**Collected material:**
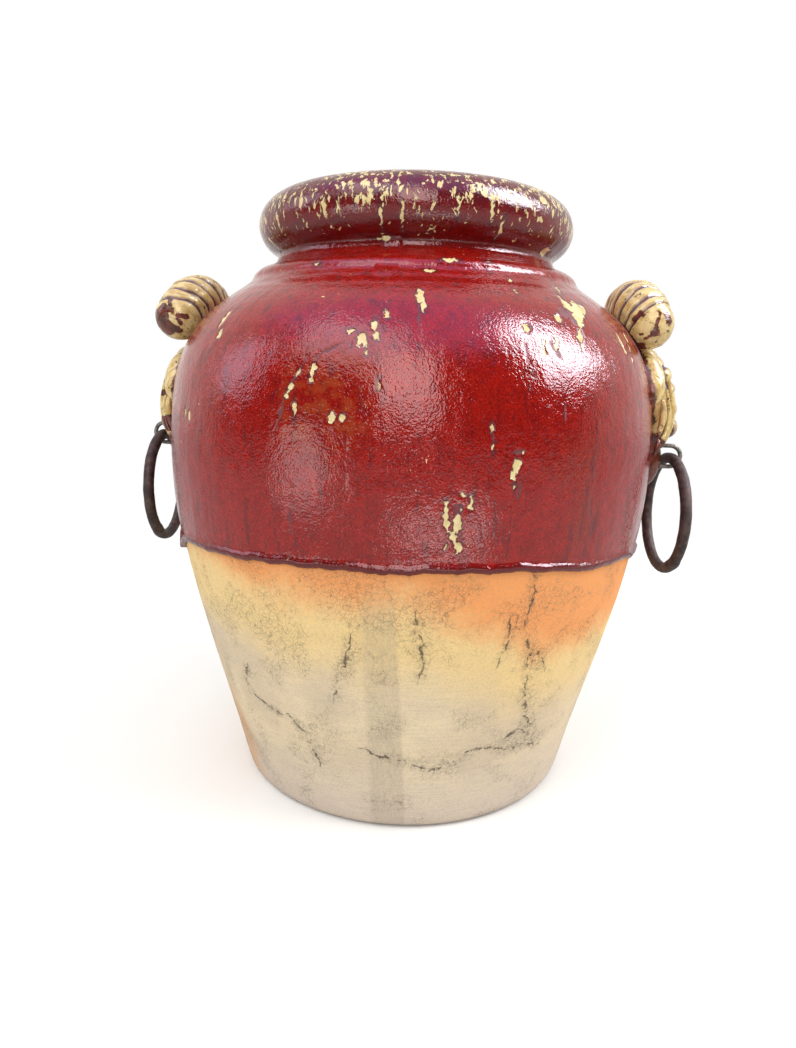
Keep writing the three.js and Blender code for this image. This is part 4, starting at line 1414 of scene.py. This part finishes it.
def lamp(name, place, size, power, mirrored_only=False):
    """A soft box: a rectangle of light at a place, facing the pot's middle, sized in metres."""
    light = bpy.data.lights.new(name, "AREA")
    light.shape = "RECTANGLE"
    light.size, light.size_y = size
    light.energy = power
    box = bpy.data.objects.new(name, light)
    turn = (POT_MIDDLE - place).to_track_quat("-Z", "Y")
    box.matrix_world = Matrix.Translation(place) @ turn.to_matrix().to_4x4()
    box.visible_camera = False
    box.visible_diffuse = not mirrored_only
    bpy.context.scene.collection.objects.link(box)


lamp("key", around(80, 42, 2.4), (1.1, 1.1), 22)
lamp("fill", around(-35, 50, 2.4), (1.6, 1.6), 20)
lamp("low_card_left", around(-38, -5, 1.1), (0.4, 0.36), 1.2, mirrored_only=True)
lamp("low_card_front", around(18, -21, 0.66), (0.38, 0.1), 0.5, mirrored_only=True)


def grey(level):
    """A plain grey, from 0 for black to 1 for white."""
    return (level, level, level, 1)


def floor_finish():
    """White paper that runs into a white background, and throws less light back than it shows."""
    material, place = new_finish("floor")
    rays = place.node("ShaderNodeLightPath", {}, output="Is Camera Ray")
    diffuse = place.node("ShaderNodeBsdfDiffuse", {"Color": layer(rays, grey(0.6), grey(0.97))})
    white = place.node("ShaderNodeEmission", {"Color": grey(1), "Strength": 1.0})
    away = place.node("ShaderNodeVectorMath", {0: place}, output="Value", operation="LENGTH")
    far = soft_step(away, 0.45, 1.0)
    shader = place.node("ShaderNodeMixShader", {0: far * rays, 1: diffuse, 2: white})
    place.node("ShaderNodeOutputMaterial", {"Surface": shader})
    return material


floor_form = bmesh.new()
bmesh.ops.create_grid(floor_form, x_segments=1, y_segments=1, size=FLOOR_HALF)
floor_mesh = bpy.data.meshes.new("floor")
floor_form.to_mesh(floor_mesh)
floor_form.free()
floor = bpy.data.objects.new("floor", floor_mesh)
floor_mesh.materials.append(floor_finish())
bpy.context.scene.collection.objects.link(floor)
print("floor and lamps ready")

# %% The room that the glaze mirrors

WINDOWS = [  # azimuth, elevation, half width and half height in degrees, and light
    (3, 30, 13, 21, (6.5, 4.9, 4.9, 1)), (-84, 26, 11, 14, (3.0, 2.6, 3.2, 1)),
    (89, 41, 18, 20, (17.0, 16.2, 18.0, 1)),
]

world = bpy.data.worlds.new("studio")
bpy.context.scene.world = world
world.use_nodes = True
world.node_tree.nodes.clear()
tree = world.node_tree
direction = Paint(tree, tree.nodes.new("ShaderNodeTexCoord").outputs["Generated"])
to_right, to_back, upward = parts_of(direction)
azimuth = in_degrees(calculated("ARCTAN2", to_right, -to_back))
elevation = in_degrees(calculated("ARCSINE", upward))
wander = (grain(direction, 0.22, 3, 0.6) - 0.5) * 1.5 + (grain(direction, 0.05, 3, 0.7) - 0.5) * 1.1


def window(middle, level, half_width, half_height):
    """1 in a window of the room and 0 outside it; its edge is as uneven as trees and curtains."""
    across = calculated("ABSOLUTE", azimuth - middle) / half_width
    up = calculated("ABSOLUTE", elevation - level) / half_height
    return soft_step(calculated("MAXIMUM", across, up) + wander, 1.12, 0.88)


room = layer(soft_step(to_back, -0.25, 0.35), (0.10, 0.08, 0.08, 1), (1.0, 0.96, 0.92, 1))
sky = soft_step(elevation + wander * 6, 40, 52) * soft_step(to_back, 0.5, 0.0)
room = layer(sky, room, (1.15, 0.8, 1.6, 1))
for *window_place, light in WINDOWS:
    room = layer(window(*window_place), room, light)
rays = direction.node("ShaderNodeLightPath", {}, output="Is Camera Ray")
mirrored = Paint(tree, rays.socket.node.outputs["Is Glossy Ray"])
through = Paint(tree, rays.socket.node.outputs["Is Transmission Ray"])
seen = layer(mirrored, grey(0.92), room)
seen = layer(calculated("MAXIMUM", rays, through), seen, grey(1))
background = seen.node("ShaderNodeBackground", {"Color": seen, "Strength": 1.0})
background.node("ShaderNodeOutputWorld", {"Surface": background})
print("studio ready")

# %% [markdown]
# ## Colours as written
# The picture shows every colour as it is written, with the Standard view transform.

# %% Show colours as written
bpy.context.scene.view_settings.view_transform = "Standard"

**Challenge:** Take the lines above and print them exactly.

**Written response:**
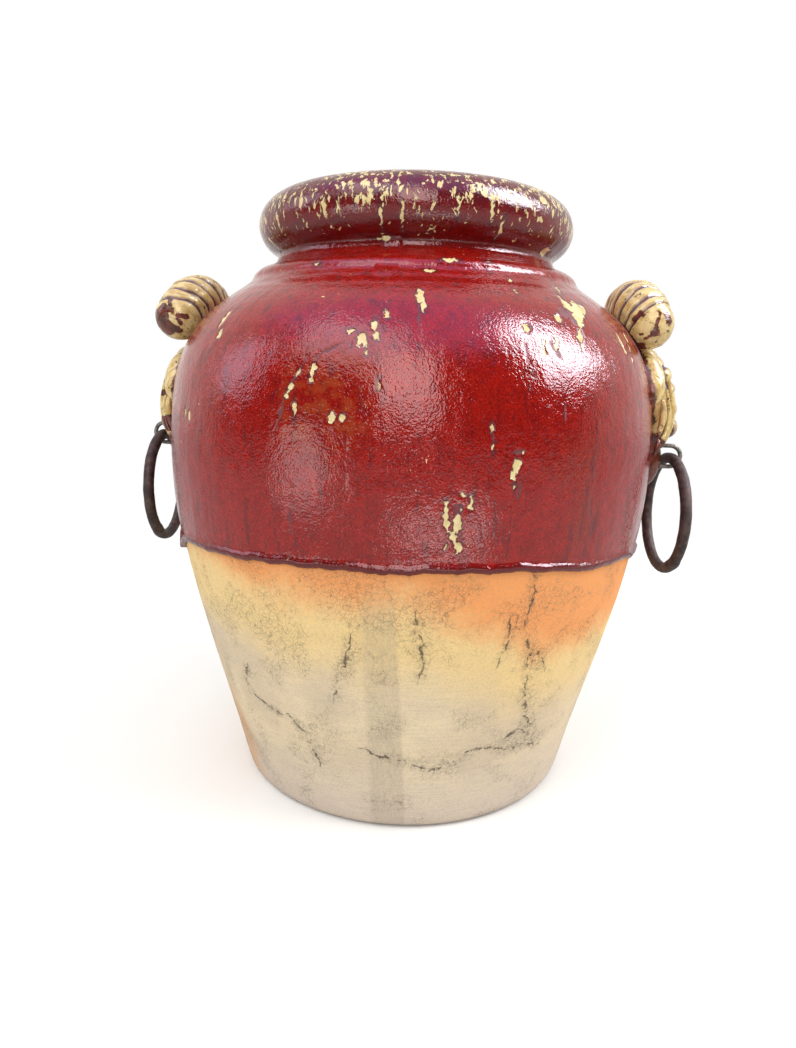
Keep writing the three.js and Blender code for this image. This is part 4, starting at line 1414 of scene.py. This part finishes it.
def lamp(name, place, size, power, mirrored_only=False):
    """A soft box: a rectangle of light at a place, facing the pot's middle, sized in metres."""
    light = bpy.data.lights.new(name, "AREA")
    light.shape = "RECTANGLE"
    light.size, light.size_y = size
    light.energy = power
    box = bpy.data.objects.new(name, light)
    turn = (POT_MIDDLE - place).to_track_quat("-Z", "Y")
    box.matrix_world = Matrix.Translation(place) @ turn.to_matrix().to_4x4()
    box.visible_camera = False
    box.visible_diffuse = not mirrored_only
    bpy.context.scene.collection.objects.link(box)


lamp("key", around(80, 42, 2.4), (1.1, 1.1), 22)
lamp("fill", around(-35, 50, 2.4), (1.6, 1.6), 20)
lamp("low_card_left", around(-38, -5, 1.1), (0.4, 0.36), 1.2, mirrored_only=True)
lamp("low_card_front", around(18, -21, 0.66), (0.38, 0.1), 0.5, mirrored_only=True)


def grey(level):
    """A plain grey, from 0 for black to 1 for white."""
    return (level, level, level, 1)


def floor_finish():
    """White paper that runs into a white background, and throws less light back than it shows."""
    material, place = new_finish("floor")
    rays = place.node("ShaderNodeLightPath", {}, output="Is Camera Ray")
    diffuse = place.node("ShaderNodeBsdfDiffuse", {"Color": layer(rays, grey(0.6), grey(0.97))})
    white = place.node("ShaderNodeEmission", {"Color": grey(1), "Strength": 1.0})
    away = place.node("ShaderNodeVectorMath", {0: place}, output="Value", operation="LENGTH")
    far = soft_step(away, 0.45, 1.0)
    shader = place.node("ShaderNodeMixShader", {0: far * rays, 1: diffuse, 2: white})
    place.node("ShaderNodeOutputMaterial", {"Surface": shader})
    return material


floor_form = bmesh.new()
bmesh.ops.create_grid(floor_form, x_segments=1, y_segments=1, size=FLOOR_HALF)
floor_mesh = bpy.data.meshes.new("floor")
floor_form.to_mesh(floor_mesh)
floor_form.free()
floor = bpy.data.objects.new("floor", floor_mesh)
floor_mesh.materials.append(floor_finish())
bpy.context.scene.collection.objects.link(floor)
print("floor and lamps ready")

# %% The room that the glaze mirrors

WINDOWS = [  # azimuth, elevation, half width and half height in degrees, and light
    (3, 30, 13, 21, (6.5, 4.9, 4.9, 1)), (-84, 26, 11, 14, (3.0, 2.6, 3.2, 1)),
    (89, 41, 18, 20, (17.0, 16.2, 18.0, 1)),
]

world = bpy.data.worlds.new("studio")
bpy.context.scene.world = world
world.use_nodes = True
world.node_tree.nodes.clear()
tree = world.node_tree
direction = Paint(tree, tree.nodes.new("ShaderNodeTexCoord").outputs["Generated"])
to_right, to_back, upward = parts_of(direction)
azimuth = in_degrees(calculated("ARCTAN2", to_right, -to_back))
elevation = in_degrees(calculated("ARCSINE", upward))
wander = (grain(direction, 0.22, 3, 0.6) - 0.5) * 1.5 + (grain(direction, 0.05, 3, 0.7) - 0.5) * 1.1


def window(middle, level, half_width, half_height):
    """1 in a window of the room and 0 outside it; its edge is as uneven as trees and curtains."""
    across = calculated("ABSOLUTE", azimuth - middle) / half_width
    up = calculated("ABSOLUTE", elevation - level) / half_height
    return soft_step(calculated("MAXIMUM", across, up) + wander, 1.12, 0.88)


room = layer(soft_step(to_back, -0.25, 0.35), (0.10, 0.08, 0.08, 1), (1.0, 0.96, 0.92, 1))
sky = soft_step(elevation + wander * 6, 40, 52) * soft_step(to_back, 0.5, 0.0)
room = layer(sky, room, (1.15, 0.8, 1.6, 1))
for *window_place, light in WINDOWS:
    room = layer(window(*window_place), room, light)
rays = direction.node("ShaderNodeLightPath", {}, output="Is Camera Ray")
mirrored = Paint(tree, rays.socket.node.outputs["Is Glossy Ray"])
through = Paint(tree, rays.socket.node.outputs["Is Transmission Ray"])
seen = layer(mirrored, grey(0.92), room)
seen = layer(calculated("MAXIMUM", rays, through), seen, grey(1))
background = seen.node("ShaderNodeBackground", {"Color": seen, "Strength": 1.0})
background.node("ShaderNodeOutputWorld", {"Surface": background})
print("studio ready")

# %% [markdown]
# ## Colours as written
# The picture shows every colour as it is written, with the Standard view transform.

# %% Show colours as written
bpy.context.scene.view_settings.view_transform = "Standard"